Мы с Манькой уговорились убежать, но тут нас охраняют с собаками. Эти собаки совсем не похожи на наших деревенских собак, такие злые, ведь враз разорвут на куски. Ты знаешь, кого я тут встретила? Не поверишь? Ваньку, сына раскулаченного Парамона из нашей деревни, что живут на краю, под лесом. Так это он нам по секрету сказал про Германию. Гад он, проклятый, пошёл в полицаи, а ведь мы с ним вместе, помнишь, в прошлом году носили в лес партизанам продукты и хлеб.
А вчера я услышала, как одна какая-то городская девушка пела такую жалостливую песню про газовый платочек. Я сразу записала её и хочу передать тебе. Спасибо бумагу дал Ванька. Там я нарисовала своё лицо, чтобы вы меня не забыли. Я там плачу и тоскую по вам, свидимся ли ещё...
Попросила Ваньку передать тебе эту песню про платочек, уж больно она запала в душу мою. Ванька обещал завтра утром взять письмо и за это я сегодня постирала его вонючие портки.
Только что прошёл сильный дождик с грозой и мы с Маней сидим рядышком, обнявшись, в мокрых платьях, дрожим от холода. Хорошо, что Ванька дал нам с Маней побольше баланды, это суп такой. Мамка наша свиньям лучше варила.
Уже смеркается и где-то далеко в лесу заливается соловей, да так хорошо, как будто и войны нет.
Катюша!

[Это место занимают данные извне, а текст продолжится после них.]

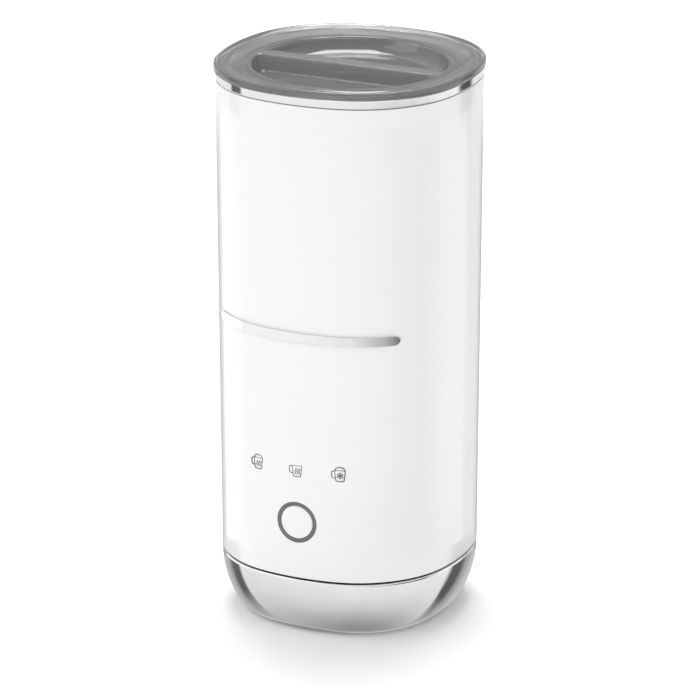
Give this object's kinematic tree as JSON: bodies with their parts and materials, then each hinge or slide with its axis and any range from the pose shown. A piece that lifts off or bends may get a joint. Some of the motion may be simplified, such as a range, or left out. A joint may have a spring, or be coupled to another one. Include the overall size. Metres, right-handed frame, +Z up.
{
  "type": "milk frother",
  "caption": "Tall soft-square milk frother: white jug with smoked lid, push button and magnetic whisk, on a polished bowl-shaped power base.",
  "frame": {"origin": "centre of the footprint, on the surface that the rubber feet stand on", "axes": "+Z up, -Y to the front (button side), +X to the right seen from the front"},
  "size_m": [0.0892, 0.0892, 0.1962],
  "materials": {
    "white_shell": "glossy white",
    "bright_chrome": "polished",
    "pot_lining": "satin stainless steel inside the pot",
    "plain_steel": "satin",
    "black_plastic": "fine grain",
    "black_rubber": "matte",
    "grey_silicone": "soft, slightly clear",
    "brass_contact": "bright",
    "zinc_screw": "zinc plated",
    "heater_metal": "cast",
    "sensor_body": "potted",
    "lead_sleeve": "silicone insulation",
    "board_green": "solder mask",
    "board_parts": "moulded cases",
    "motor_steel": "plated can",
    "ferrite": "sintered",
    "bronze_bush": "sintered bronze",
    "core_steel": "laminated",
    "carrier_plastic": "natural nylon",
    "magnet_plate": "nickel plated",
    "whisk_plastic": "food-safe plastic",
    "clear_guide": "clear moulding",
    "ring_grey": "smooth grey",
    "smoked_lid": "clear, smoked grey"
  },
  "bodies": {
    "base": {"base_bowl": "bright_chrome", "base_top_cover": "black_plastic", "base_connector": "black_plastic", "base_contact_rings": "brass_contact", "base_bottom_plate": "black_plastic", "base_feet": "black_rubber", "base_screws": "zinc_screw", "base_weight": "plain_steel", "cord_inlet": "black_rubber"},
    "coupling": {"jug_connector": "black_plastic", "jug_contact_pin": "brass_contact"},
    "jug": {"outer_sleeve": "white_shell", "rim_ring": "bright_chrome", "front_badge": "bright_chrome", "inner_pot": "pot_lining", "pot_gasket": "grey_silicone", "whisk_axle": "plain_steel", "heater_ring": "heater_metal", "temperature_sensor": "sensor_body", "thermal_fuse": "sensor_body", "heater_leads": "lead_sleeve", "chassis": "black_plastic", "jug_bottom_cover": "black_plastic", "jug_screws": "zinc_screw", "power_board": "board_green", "power_board_parts": "board_parts", "control_board": "board_green", "board_screws": "zinc_screw", "tact_switch": "board_parts", "indicator_leds": "clear_guide", "icon_light_guides": "clear_guide", "button_ring": "ring_grey", "motor_can": "motor_steel", "motor_end_cap": "black_plastic", "motor_bushes": "bronze_bush", "motor_magnets": "ferrite", "motor_screws": "zinc_screw"},
    "rotor": {"motor_shaft": "plain_steel", "motor_armature": "core_steel", "magnet_carrier": "carrier_plastic", "drive_magnets": "magnet_plate"},
    "whisk_slider": {"whisk_bush": "carrier_plastic"},
    "whisk": {"whisk_frame": "whisk_plastic", "whisk_magnets": "magnet_plate", "whisk_coil": "plain_steel"},
    "lid": {"lid_shell": "smoked_lid", "lid_gasket": "grey_silicone"},
    "button": {"push_button": "white_shell"}
  },
  "joints": [
    {"name": "jug_lift", "type": "slide", "parent": "base", "child": "coupling", "axis": [0, 0, 1], "range_m": [0, 0.06]},
    {"name": "jug_turn", "type": "hinge", "parent": "coupling", "child": "jug", "pos_m": [0, 0, 0.1], "axis": [0, 0, 1], "continuous": true},
    {"name": "motor_spin", "type": "hinge", "parent": "jug", "child": "rotor", "pos_m": [0, 0, 0.06], "axis": [0, 0, 1], "continuous": true},
    {"name": "whisk_lift", "type": "slide", "parent": "jug", "child": "whisk_slider", "axis": [0, 0, 1], "range_m": [0, 0.08]},
    {"name": "whisk_spin", "type": "hinge", "parent": "whisk_slider", "child": "whisk", "pos_m": [0, 0, 0.092], "axis": [0, 0, 1], "continuous": true},
    {"name": "lid_lift", "type": "slide", "parent": "jug", "child": "lid", "axis": [0, 0, 1], "range_m": [0, 0.05]},
    {"name": "button_press", "type": "slide", "parent": "jug", "child": "button", "axis": [0, 1, 0], "range_m": [0, 0.0008], "stiffness_N_per_m": 1000, "springref_m": -0.0005}
  ],
  "couplings": [
    {"joint": "whisk_spin", "follows": "motor_spin", "ratio": 1}
  ]
}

Жалей мамку. Я её не слушалась. Попроси за меня у неё прощение.
Обнимаю вас ваша Надежда Власовна».
С трудом я дочитала письмо. В горле стоит горький комок.
И тут я, в какой уже раз поняла, в каком большом долгу я у своей мамы. Как бы я сейчас попросила у неё прощение, ведь я тоже её не слушалась, но просить уже не у кого.
Поэтому, когда я бываю в церкви, то ставлю свечку за упокой её души и, вытирая слёзы, шепчу:
"Прости меня мама, за слёзы, сединки,
И что я была не всегда осторожна в словах.
Ах, если б сейчас могла я
разгладить морщинки у глаз твоих, губ,
на уставших руках.
Спасибо тебе за красивое имя,
которое мне при рожденьи дала.
Ты ангел-хранитель, моя ты Богиня!
Спасибо за то, что на свет родила!"
Когда-то мама мне рассказывала, что Ванька на утро к ним не зашёл, не успел, а рано утром их погнали дальше в Оршу, где погрузили их в телячьи вагоны, как скот, и повезли в неизвестном направлении.
И когда мама в 1945 году вернулась из плена из Франции со мной на руках, то привезла с собой письмо и эту песню, которую пронесла через всю войну и сохранила до последних своих дней, теперь храню её я.